Kelima, penunjukan Deutsche Bank (DB) sebagai financial advisor oleh PT Pelindo II dilakukan dengan cara-cara yang bertentangan dengan peraturan perundangan. Selain itu, hasil kerja DB berupa valuasi nilai bisnis dalam kontrak tersebut diduga dipersiapkan untuk mendukung tercapainya perjanjian kerjasama dengan mitra lama (pihak HPH) dan bertentangan dengan peraturan perundangan yang berlaku.

Penyimpangan yang terjadi terkait penunjukan DB terindikasi melalui ketiadaan owner estimate yang dimiliki direksi PT Pelindo II sebagai acuan dalam menilai penawaran dari HPH. Penawaran penilaian tersebut diserahkan sepenuhnya kepada pihak DB.
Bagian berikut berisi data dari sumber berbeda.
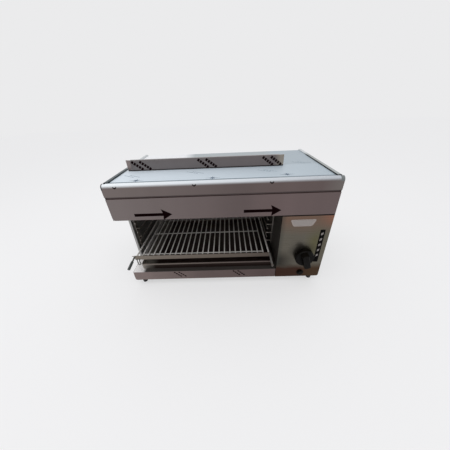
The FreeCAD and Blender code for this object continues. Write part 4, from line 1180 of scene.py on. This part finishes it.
floor_finish = Finish("studio_floor", {"Base Color": tone(168, 168, 169), "Roughness": 0.9,
                                       "Specular IOR Level": 0.0, "Emission Strength": 1.0})
glow = floor_finish.scaled(tone(255, 255, 255), shown_rays(floor_finish.tree) * floor_glow)
floor_finish.set({"Emission Color": glow})
floor_mesh.materials.append(floor_finish.material)
floor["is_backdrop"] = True

world = bpy.data.worlds.new("studio_world")
bpy.context.scene.world = world
world.use_nodes = True
world_tree = world.node_tree
sky = world_tree.nodes["Background"]
sky.inputs["Color"].default_value = tone(240, 240, 242)
sky.inputs["Strength"].default_value = 0.95
backdrop = world_tree.nodes.new("ShaderNodeBackground")
backdrop.inputs["Color"].default_value = tone(235, 235, 236)
choice = world_tree.nodes.new("ShaderNodeMixShader")
put(world_tree, choice.inputs["Fac"], shown_rays(world_tree))
world_tree.links.new(sky.outputs["Background"], choice.inputs[1])
world_tree.links.new(backdrop.outputs["Background"], choice.inputs[2])
world_tree.links.new(choice.outputs["Shader"], world_tree.nodes["World Output"].inputs["Surface"])

lamp_place = Vector((-0.4, -0.5, 2.2))
lamp_aim = Vector((0, 0, 0.2))
lamp_data = bpy.data.lights.new("soft_top_lamp", "AREA")
lamp_data.shape = "RECTANGLE"
lamp_data.size = 2.6
lamp_data.size_y = 1.8
lamp_data.energy = 12.0
lamp = placed("soft_top_lamp", lamp_data)
lamp.matrix_world = Matrix.Translation(lamp_place) @ (
    (lamp_aim - lamp_place).to_track_quat("-Z", "Y").to_matrix().to_4x4())

camera_place = Vector((0.0228, -0.8243, 0.6859))
camera_yaw = math.radians(-1.502)
camera_pitch = math.radians(31.748)
camera_roll = math.radians(-2.562)
forward = Vector((math.sin(camera_yaw) * math.cos(camera_pitch),
                  math.cos(camera_yaw) * math.cos(camera_pitch), -math.sin(camera_pitch)))
level_right = Vector((math.cos(camera_yaw), -math.sin(camera_yaw), 0))
level_up = level_right.cross(forward)
camera_right = level_right * math.cos(camera_roll) + level_up * math.sin(camera_roll)
camera_up = level_up * math.cos(camera_roll) - level_right * math.sin(camera_roll)
camera_data = bpy.data.cameras.new("front_camera")
camera_data.sensor_width = 36.0
camera_data.lens = 15.865
camera_data.clip_start = 0.02
camera = placed("front_camera", camera_data)
turn = Matrix((camera_right, camera_up, -forward)).transposed().to_4x4()
camera.matrix_world = Matrix.Translation(camera_place) @ turn
bpy.context.scene.camera = camera
bpy.context.scene.view_settings.view_transform = "Standard"

low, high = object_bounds()
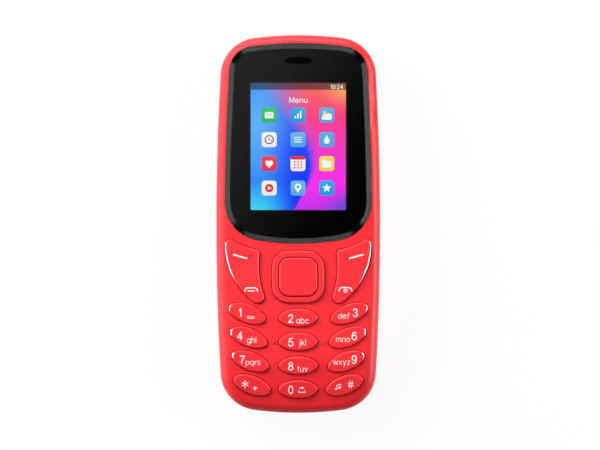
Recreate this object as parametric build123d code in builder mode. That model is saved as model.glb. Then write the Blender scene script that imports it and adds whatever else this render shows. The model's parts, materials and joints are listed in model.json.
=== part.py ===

Laporan audit investigasi telah diserahkan kepada Tim Pansus Pelindo II di DPR. Audit dibuat atas permintaan Pansus Pelindo II pada tahun lalu. Selain itu, Pansus juga meminta BPK melanjutkan audit investigatif selanjutnya terkait Global Bond dan Proyek Kali Baru Pelindo II.